- Born: Medina
- Parents: Hasan ibn Ali (father); Umm Ishaq bint Talha (mother);
- Relatives: Hasan al-Mu'thannā(brother) Zayd ibn Hasan ibn Ali (brother) Hasan ibn Zayd ibn Hasan (nephew) Qasim ibn Hasan (brother) Abdullah ibn Hasan (brother) Bishr ibn Hasan (brother) Abu Bakr ibn Hasan (brother) Fatimah bint Hasan (sister)

= Talha ibn Hasan =

Son of Hasan ibn Ali

Ṭalḥa ibn al-Ḥasan (طلحة بن الحسن) was a son of Umm Ishaq and Hasan ibn Ali.
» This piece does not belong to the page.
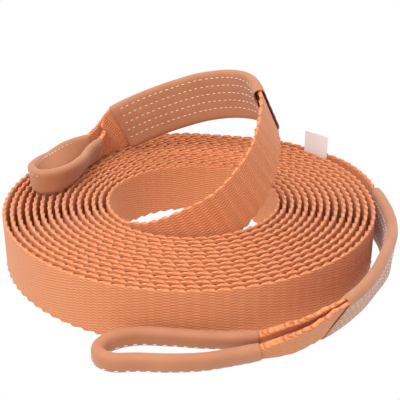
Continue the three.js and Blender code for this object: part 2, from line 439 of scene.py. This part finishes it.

He was a grandson of the fourth caliph Ali ibn Abi Talib on his father's side and of Talha ibn Ubayd Allah on his mother's side.

==His family==
His mother, Umm Ishaq, the daughter of Talha ibn Ubayd Allah, was described as extremely beautiful. Mu'awiya proposed her marriage to his son, Yazid, when he met her brother, Ishaq ibn Talha, in Damascus, however Ishaq, returning to Medina, gave her to al-Hasan, which made Mu'awiya to give her up. Hasan asked his younger brother Husayn, to marry her after his death. She bore Hasan ibn Ali his son Talha, who later died childless.